((

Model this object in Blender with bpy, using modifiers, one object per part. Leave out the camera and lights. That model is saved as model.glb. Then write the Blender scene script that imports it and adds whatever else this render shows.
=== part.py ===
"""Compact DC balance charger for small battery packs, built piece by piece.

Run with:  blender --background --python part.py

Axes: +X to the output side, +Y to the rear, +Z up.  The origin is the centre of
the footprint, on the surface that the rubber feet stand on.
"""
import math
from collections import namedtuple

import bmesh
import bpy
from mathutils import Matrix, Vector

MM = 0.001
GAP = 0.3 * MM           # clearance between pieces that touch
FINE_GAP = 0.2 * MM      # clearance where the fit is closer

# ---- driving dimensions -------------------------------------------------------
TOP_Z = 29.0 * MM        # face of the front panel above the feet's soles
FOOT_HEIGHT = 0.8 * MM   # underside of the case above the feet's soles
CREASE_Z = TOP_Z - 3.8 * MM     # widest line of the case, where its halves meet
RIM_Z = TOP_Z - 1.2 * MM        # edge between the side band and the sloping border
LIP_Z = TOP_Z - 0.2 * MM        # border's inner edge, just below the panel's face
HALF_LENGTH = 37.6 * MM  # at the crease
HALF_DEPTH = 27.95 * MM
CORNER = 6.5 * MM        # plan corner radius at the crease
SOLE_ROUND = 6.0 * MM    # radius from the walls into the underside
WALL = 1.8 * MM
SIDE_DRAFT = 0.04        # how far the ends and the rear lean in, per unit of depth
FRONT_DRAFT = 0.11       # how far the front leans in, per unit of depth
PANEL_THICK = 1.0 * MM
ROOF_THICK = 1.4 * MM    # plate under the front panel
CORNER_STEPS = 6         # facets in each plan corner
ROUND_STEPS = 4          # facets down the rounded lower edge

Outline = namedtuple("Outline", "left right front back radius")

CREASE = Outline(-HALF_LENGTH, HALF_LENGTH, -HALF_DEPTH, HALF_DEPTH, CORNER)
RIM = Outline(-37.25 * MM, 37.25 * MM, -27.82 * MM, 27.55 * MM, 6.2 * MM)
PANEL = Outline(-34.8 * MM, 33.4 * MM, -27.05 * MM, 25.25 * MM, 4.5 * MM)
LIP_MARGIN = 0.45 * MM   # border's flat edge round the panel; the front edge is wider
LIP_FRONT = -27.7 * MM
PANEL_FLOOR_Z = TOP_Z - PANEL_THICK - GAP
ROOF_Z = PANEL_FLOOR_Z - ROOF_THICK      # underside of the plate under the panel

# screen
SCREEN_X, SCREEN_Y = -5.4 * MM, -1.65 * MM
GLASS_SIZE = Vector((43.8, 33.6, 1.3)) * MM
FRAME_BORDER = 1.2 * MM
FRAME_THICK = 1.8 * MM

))
((

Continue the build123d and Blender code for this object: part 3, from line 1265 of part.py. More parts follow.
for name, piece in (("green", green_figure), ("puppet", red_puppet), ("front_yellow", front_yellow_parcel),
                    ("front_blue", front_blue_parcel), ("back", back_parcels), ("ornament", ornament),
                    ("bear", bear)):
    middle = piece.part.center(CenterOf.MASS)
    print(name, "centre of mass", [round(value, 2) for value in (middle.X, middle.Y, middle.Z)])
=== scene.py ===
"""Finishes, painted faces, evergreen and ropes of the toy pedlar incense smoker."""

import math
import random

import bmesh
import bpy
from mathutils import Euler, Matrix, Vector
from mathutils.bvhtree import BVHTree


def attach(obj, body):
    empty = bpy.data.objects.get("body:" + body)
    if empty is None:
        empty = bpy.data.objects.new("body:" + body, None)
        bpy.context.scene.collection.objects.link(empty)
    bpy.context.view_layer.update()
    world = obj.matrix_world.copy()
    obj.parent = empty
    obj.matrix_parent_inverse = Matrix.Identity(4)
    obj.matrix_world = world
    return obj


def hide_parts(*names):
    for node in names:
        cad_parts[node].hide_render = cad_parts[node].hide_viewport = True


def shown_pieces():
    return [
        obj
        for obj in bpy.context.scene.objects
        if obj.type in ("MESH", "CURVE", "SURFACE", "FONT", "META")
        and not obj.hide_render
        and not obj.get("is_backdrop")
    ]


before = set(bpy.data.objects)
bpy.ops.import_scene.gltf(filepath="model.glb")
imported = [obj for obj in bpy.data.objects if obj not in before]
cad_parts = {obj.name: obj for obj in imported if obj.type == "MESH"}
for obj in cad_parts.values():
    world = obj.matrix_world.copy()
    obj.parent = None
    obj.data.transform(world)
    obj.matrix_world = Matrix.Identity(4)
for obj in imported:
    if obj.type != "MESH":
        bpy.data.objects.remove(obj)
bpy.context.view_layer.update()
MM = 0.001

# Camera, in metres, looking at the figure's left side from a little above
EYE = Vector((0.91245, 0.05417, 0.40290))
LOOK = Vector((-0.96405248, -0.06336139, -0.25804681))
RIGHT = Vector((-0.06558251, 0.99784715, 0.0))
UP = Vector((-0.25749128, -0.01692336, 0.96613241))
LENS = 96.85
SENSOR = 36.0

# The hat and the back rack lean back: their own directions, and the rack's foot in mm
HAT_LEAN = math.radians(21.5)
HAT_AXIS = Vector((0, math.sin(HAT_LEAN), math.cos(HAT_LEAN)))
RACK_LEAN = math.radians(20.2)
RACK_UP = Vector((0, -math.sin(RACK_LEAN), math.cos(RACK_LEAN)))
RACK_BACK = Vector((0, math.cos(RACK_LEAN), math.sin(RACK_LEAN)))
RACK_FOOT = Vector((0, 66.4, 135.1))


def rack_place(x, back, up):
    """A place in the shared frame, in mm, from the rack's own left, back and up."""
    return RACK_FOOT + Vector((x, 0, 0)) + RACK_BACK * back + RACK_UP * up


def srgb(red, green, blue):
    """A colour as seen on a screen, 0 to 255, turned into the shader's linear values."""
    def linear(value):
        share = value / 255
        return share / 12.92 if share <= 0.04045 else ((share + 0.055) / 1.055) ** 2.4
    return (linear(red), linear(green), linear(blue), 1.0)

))

Begin at the line that has "Model this object", stop after the line that has "FINE_GAP = 0.2", and repeat exactly those lines, nothing more.

Model this object in Blender with bpy, using modifiers, one object per part. Leave out the camera and lights. That model is saved as model.glb. Then write the Blender scene script that imports it and adds whatever else this render shows.
=== part.py ===
"""Compact DC balance charger for small battery packs, built piece by piece.

Run with:  blender --background --python part.py

Axes: +X to the output side, +Y to the rear, +Z up.  The origin is the centre of
the footprint, on the surface that the rubber feet stand on.
"""
import math
from collections import namedtuple

import bmesh
import bpy
from mathutils import Matrix, Vector

MM = 0.001
GAP = 0.3 * MM           # clearance between pieces that touch
FINE_GAP = 0.2 * MM      # clearance where the fit is closer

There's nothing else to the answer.